Algún hijo de puta me disparó y yo estaba detrás de un árbol. Nunca entendí, y aún sigo sin entenderlo, cómo lo hizo. Aunque no fue una herida grave. Por entonces tenía un buen juego de piernas. Me dio justo aquí, unos quince centímetros por encima de la rodilla, y me salió por detrás. No fue más que un rifle de pequeño calibre. Pero fue en la parte externa de la pierna, ya sabes, aquí en este músculo tan grueso. No dio en ningún hueso ni nada, simplemente lo atravesó. Dejó un pequeño agujero del tamaño de tu dedo meñique. En realidad ni siquiera sangró mucho. Aunque este otro. Tío, este fue como si fuese a morir desangrado. A morirme del shock. Cuando uno pierde tantísima sangre todo tu sistema se bloquea. Como dijiste hace un rato. Si no hubiesen tenido sangre en el helicóptero que vino a recogerme, ahí habría terminado todo para mí. Y habría sido muchísimo más fácil para todos si hubiese sido así. Para mi madre fue muy duro. ¿Sabes?, no le contario que había perdido los brazos y las piernas. Solo le dijeron que había sufrido muchos daños. Y tuvieron que amputarme todas las extremidades en cuanto lograron restablecerme la presión sanguínea. Joder, no pudieron hacer más. Tenía dos arterias completamente abiertas. Y, ¿sabes?, todo lo demás no había manera de salvarlo. Ni siquiera pudieron determinar con exactitud las veces que me habían disparado. Estimaron que me alcanzaron unas veinte balas.

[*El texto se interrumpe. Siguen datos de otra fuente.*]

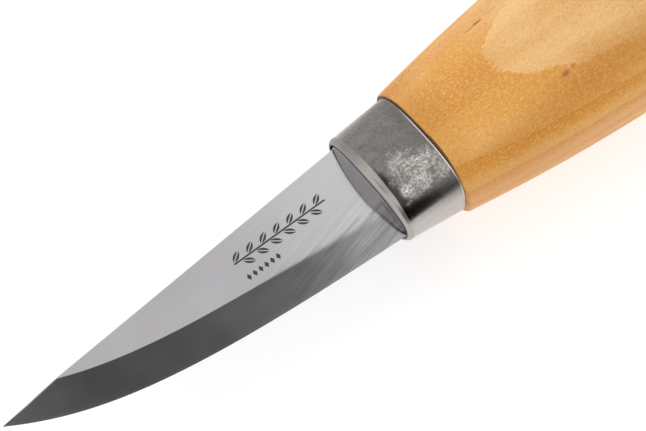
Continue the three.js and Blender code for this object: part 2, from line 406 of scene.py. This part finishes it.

Una novela de Larry Brown también sirvió de base para la película Joe, de David Gordon Green. Quien la haya visto, sabrá cómo se las gasta el autor. Pocas concesiones. Personajes llenos de fracturas (físicas y emocionales). Gente al borde del abismo. Y esperamos que, en Dirty Works, nos traigan más libros de Brown (1951 – 2004).